### What you should do
Gather up the lines with the word "bodies" in them.

--- Start ---

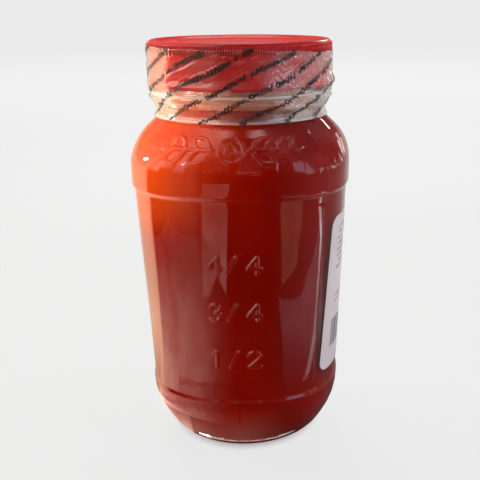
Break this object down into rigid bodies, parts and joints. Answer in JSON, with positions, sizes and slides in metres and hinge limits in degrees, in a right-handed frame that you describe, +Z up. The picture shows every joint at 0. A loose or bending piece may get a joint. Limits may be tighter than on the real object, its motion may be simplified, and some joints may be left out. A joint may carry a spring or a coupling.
{
  "type": "jar of barbecue sauce",
  "caption": "Softly square glass mason jar filled with barbecue sauce, with a red screw lid, a clear seal band and a paper label.",
  "frame": {"origin": "centre of the foot, on the surface the jar stands on", "axes": "+Z up the jar; -Y out of the front, the side with the measuring marks; +X out of the side with the label"},
  "size_m": [0.0938, 0.0938, 0.1764],
  "materials": {
    "glass": "clear, glossy",
    "sauce": "wet, glossy",
    "lid_paint": "gloss lacquer",
    "film": "clear, glossy, crinkled",
    "paper": "coated paper"
  },
  "bodies": {
    "root": {"jar": "glass", "sauce": "sauce", "lid": "lid_paint", "seal_band": "film", "label": "paper"}
  },
  "joints": []
}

--- End ---

### Correct output
Break this object down into rigid bodies, parts and joints. Answer in JSON, with positions, sizes and slides in metres and hinge limits in degrees, in a right-handed frame that you describe, +Z up. The picture shows every joint at 0. A loose or bending piece may get a joint. Limits may be tighter than on the real object, its motion may be simplified, and some joints may be left out. A joint may carry a spring or a coupling.
  "bodies": {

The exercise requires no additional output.